Dataset content:
"""
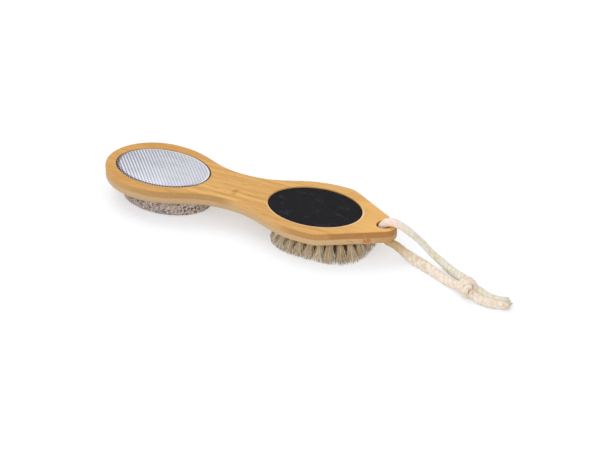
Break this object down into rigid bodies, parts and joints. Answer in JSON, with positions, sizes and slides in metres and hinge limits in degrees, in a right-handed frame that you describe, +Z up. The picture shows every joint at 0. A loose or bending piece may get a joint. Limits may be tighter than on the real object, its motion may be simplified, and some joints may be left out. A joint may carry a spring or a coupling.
{
  "type": "exfoliating foot brush",
  "caption": "Two-lobed bamboo paddle with steel rasp and abrasive pad on top, pumice stone and bristle brush below, and a knotted rope loop through its pointed end.",
  "frame": {"origin": "on the surface that the paddle lies on, under the middle of the handle's length and width", "axes": "+X along the handle from the rear lobe to the pointed end with the rope, +Y across the handle, +Z up from the stone and bristles to the rasp and abrasive pad"},
  "size_m": [0.3367, 0.0692, 0.0307],
  "materials": {
    "bamboo_dark": "golden bamboo, sanded and thinly lacquered",
    "bamboo_pale": "pale bamboo, sanded and thinly lacquered",
    "rasp_steel": "pressed stainless steel with rows of raised teeth",
    "adhesive": "set glue",
    "emery": "black fine abrasive with a soft sheen",
    "foam": "closed-cell foam",
    "pumice": "porous grey-brown pumice",
    "bristle": "natural beige hair",
    "tuft_wire": "drawn wire",
    "cotton_rope": "undyed soft-laid cotton"
  },
  "bodies": {
    "handle": {"bamboo_top_ply": "bamboo_dark", "bamboo_bottom_ply": "bamboo_pale", "steel_rasp_plate": "rasp_steel", "rasp_adhesive_pad": "adhesive", "emery_sheet": "emery", "emery_foam_backing": "foam", "pumice_stone": "pumice", "pumice_glue_bed": "adhesive", "bristle_field": "bristle", "brush_board": "bamboo_pale", "tuft_wire_1": "tuft_wire", "tuft_wire_2": "tuft_wire", "tuft_wire_3": "tuft_wire", "tuft_wire_4": "tuft_wire"},
    "rope_loop": {"rope_upper_strand": "cotton_rope", "rope_lower_strand": "cotton_rope", "rope_knot": "cotton_rope", "rope_tail_front": "cotton_rope", "rope_tail_back": "cotton_rope"}
  },
  "joints": [
    {"name": "rope_loop_swing", "type": "hinge", "parent": "handle", "child": "rope_loop", "pos_m": [0.10805, 0, 0.0192], "axis": [0, 0, 1], "range_deg": [-75, 75]}
  ]
}
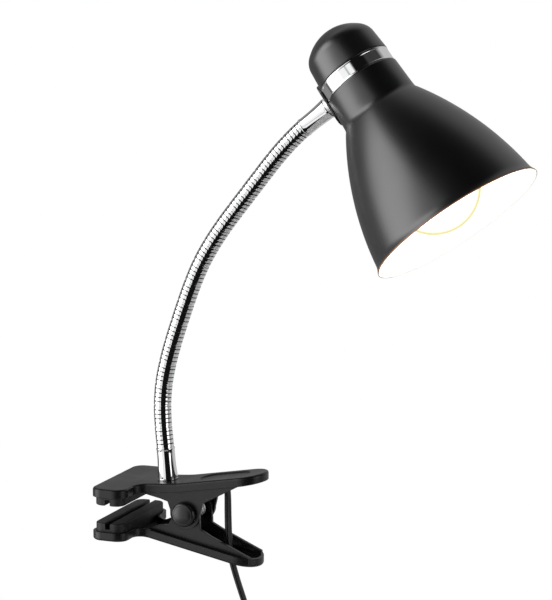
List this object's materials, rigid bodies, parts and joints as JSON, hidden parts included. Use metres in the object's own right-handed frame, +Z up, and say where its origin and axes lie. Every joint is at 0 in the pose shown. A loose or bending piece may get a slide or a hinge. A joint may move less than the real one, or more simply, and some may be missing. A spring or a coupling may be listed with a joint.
{
  "type": "clip-on reading lamp",
  "caption": "Clip-on reading lamp: a sprung clamp with rubber-faced jaws, a chrome gooseneck and a black bell shade over a bare screw-in bulb.",
  "frame": {"origin": "middle of the gripping face of the upper pad's front foot, where the clamp holds the top of a board", "axes": "+X along the clamp from its jaws towards its handles, +Y along the jaws' nose bar, +Z up, out of the board"},
  "size_m": [0.2975, 0.1191, 0.5189],
  "materials": {
    "black_jaw": "satin moulded plastic",
    "black_rubber": "matt rubber",
    "zinc": "bright zinc plate",
    "chrome": "polished chrome plate",
    "shade_paint": "satin black enamel outside, white inside",
    "black_gloss": "gloss moulded plastic",
    "saddle_black": "satin black enamel",
    "sleeve_steel": "plain steel",
    "holder_black": "matt thermoset",
    "brass": "plain brass",
    "bulb_glass": "opal glass",
    "bulb_metal": "plain aluminium",
    "bulb_black": "black glass insulator",
    "cord_black": "smooth black PVC",
    "plug_black": "moulded black plastic"
  },
  "bodies": {
    "base": {"upper_jaw": "black_jaw", "upper_pad": "black_rubber", "pivot_pin": "zinc", "pivot_cap_front": "black_jaw", "pivot_cap_back": "black_jaw", "torsion_spring": "zinc", "lower_ferrule": "chrome", "ferrule_washer": "zinc", "ferrule_nut": "zinc", "inner_lead": "cord_black", "cord_clip": "plug_black", "clip_screws": "zinc", "cord": "cord_black", "cord_coil": "cord_black", "plug_body": "plug_black", "plug_pins": "brass", "neck_link_01": "chrome"},
    "lower_jaw": {"lower_jaw": "black_jaw", "lower_pad": "black_rubber"},
    "link_02": {"neck_link_02": "chrome"},
    "link_03": {"neck_link_03": "chrome"},
    "link_04": {"neck_link_04": "chrome", "neck_link_05": "chrome"},
    "link_06": {"neck_link_06": "chrome"},
    "link_07": {"neck_link_07": "chrome"},
    "link_08": {"neck_link_08": "chrome", "neck_link_09": "chrome"},
    "link_10": {"neck_link_10": "chrome"},
    "link_11": {"neck_link_11": "chrome"},
    "link_12": {"neck_link_12": "chrome", "neck_link_13": "chrome"},
    "link_14": {"neck_link_14": "chrome"},
    "link_15": {"neck_link_15": "chrome"},
    "head": {"neck_link_16": "chrome", "neck_link_17": "chrome", "upper_ferrule": "chrome", "spacer_washer": "chrome", "saddle_plate": "saddle_black", "nipple": "zinc", "head_nut": "zinc", "trim_ring": "chrome", "rear_cap": "black_gloss", "shade": "shade_paint", "socket_sleeve": "sleeve_steel", "lampholder": "holder_black", "lampholder_shell": "brass", "centre_contact": "brass", "holder_screws": "zinc", "bulb_globe": "bulb_glass", "bulb_cap": "bulb_metal", "bulb_insulator": "bulb_black", "bulb_button": "brass"}
  },
  "joints": [
    {"name": "jaw_pivot", "type": "hinge", "parent": "base", "child": "lower_jaw", "pos_m": [0.0537, 0, -0.006], "axis": [0, -1, 0], "range_deg": [-11, 26], "stiffness_Nm_per_rad": 0.6, "springref_deg": -91.67, "deforming": ["torsion_spring"]},
    {"name": "neck_low", "type": "hinge", "parent": "base", "child": "link_02", "pos_m": [0.03185, 0, 0.05013], "axis": [0, 1, 0], "range_deg": [-10, 7]},
    {"name": "neck_side", "type": "hinge", "parent": "link_02", "child": "link_03", "pos_m": [0.03133, 0, 0.06497], "axis": [-0.9998, 0, 0.0218], "range_deg": [-12, 12]},
    {"name": "neck_low_03", "type": "hinge", "parent": "link_03", "child": "link_04", "pos_m": [0.0325, 0, 0.07978], "axis": [0, 1, 0], "range_deg": [-10, 7]},
    {"name": "neck_low_05", "type": "hinge", "parent": "link_04", "child": "link_06", "pos_m": [0.03955, 0, 0.1086], "axis": [0, 1, 0], "range_deg": [-10, 7]},
    {"name": "neck_side_06", "type": "hinge", "parent": "link_06", "child": "link_07", "pos_m": [0.04426, 0, 0.12269], "axis": [-0.9455, 0, 0.3256], "range_deg": [-12, 12]},
    {"name": "neck_low_07", "type": "hinge", "parent": "link_07", "child": "link_08", "pos_m": [0.04922, 0, 0.13668], "axis": [0, 1, 0], "range_deg": [-10, 7]},
    {"name": "neck_high", "type": "hinge", "parent": "link_08", "child": "link_10", "pos_m": [0.0607, 0, 0.16406], "axis": [0, 1, 0], "range_deg": [-10, 7]},
    {"name": "neck_side_10", "type": "hinge", "parent": "link_10", "child": "link_11", "pos_m": [0.06813, 0, 0.17692], "axis": [-0.8457, 0, 0.5336], "range_deg": [-12, 12]},
    {"name": "neck_high_11", "type": "hinge", "parent": "link_11", "child": "link_12", "pos_m": [0.07654, 0, 0.18916], "axis": [0, 1, 0], "range_deg": [-10, 7]},
    {"name": "neck_high_13", "type": "hinge", "parent": "link_12", "child": "link_14", "pos_m": [0.09482, 0, 0.21256], "axis": [0, 1, 0], "range_deg": [-10, 7]},
    {"name": "neck_side_14", "type": "hinge", "parent": "link_14", "child": "link_15", "pos_m": [0.10407, 0, 0.22418], "axis": [-0.7799, 0, 0.6259], "range_deg": [-12, 12]},
    {"name": "neck_high_15", "type": "hinge", "parent": "link_15", "child": "head", "pos_m": [0.11341, 0, 0.23572], "axis": [0, 1, 0], "range_deg": [-10, 7]}
  ],
  "couplings": [
    {"joint": "neck_low_03", "follows": "neck_low", "ratio": 1},
    {"joint": "neck_low_05", "follows": "neck_low", "ratio": 1},
    {"joint": "neck_side_06", "follows": "neck_side", "ratio": 1},
    {"joint": "neck_low_07", "follows": "neck_low", "ratio": 1},
    {"joint": "neck_side_10", "follows": "neck_side", "ratio": 1},
    {"joint": "neck_high_11", "follows": "neck_high", "ratio": 1},
    {"joint": "neck_high_13", "follows": "neck_high", "ratio": 1},
    {"joint": "neck_side_14", "follows": "neck_side", "ratio": 1},
    {"joint": "neck_high_15", "follows": "neck_high", "ratio": 1}
  ]
}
"""
To do: Count the lines of the material that include the word "bending", then report only the total.

Solved problem: 2